All of us love to drive on fast-moving, freshly paved freeways, but they don't stay that way very long. They fill up, slow down and clog. The gas tax would have accelerated, not halted, this phenomenon.

Besides, there is something to be said for sitting bumper-to-bumper and contemplating the mess we've made of this state. The real problem isn't roads, and most people know it.

Finally, a leader admits growth is choking state

September 4, 1991

Last week, Lt. Gov. Buddy MacKay uttered one of the most stunning comments ever to exit the lips of a Florida politician.

"In the past," he said, "we've had a policy of trying to stimulate growth. We measured our success by the numbers of people who moved into the state. We can no longer continue to do that."

What refreshing blasphemy! Finally, somebody in elected office has the guts to admit that Florida is drowning in its own humanity.

Every crisis facing the state—water, pollution, crime, health care, traffic, and budget—is the result of too many people, too few resources and gutless leader ship. The quality of life is deteriorating in direct correlation with population growth, but until lately you could find only a handful of Florida politicians willing to come out and say so.

More was always better. To challenge that philosophy was to jeopardize hefty campaign contributions from banks, builders and utilities. Unthinkable! That's why officeholders always talk about "managing" growth instead of stopping it.

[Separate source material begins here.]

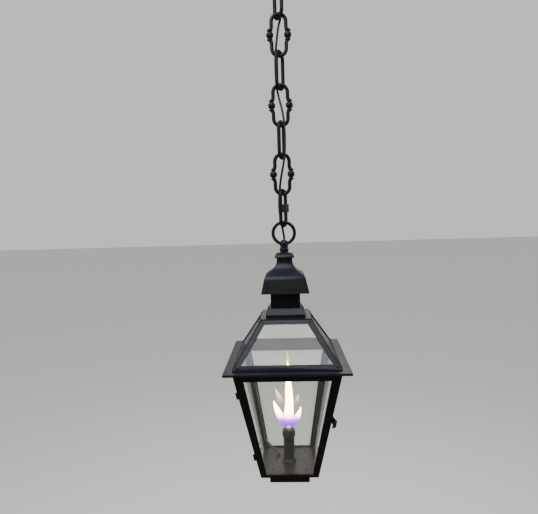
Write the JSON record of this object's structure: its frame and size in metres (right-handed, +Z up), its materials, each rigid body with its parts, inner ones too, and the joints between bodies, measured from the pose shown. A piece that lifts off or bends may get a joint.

With the state government practically broke, the Chiles administration is promoting the theme of "growing smarter." Translation: Help! What do we do now!

The statistics are chilling. Each day, more than 900 people stampede to Florida, and that's not counting illegal aliens. Think of it as adding two entire cities the size of Hialeah every year.

Every day, more than 300 acres of green space are paved for shopping malls and subdivisions. Planners say that keeping up with such expansion requires two new miles of road, two new classrooms, two new prison beds, two new cops and two new schoolteachers hired each day.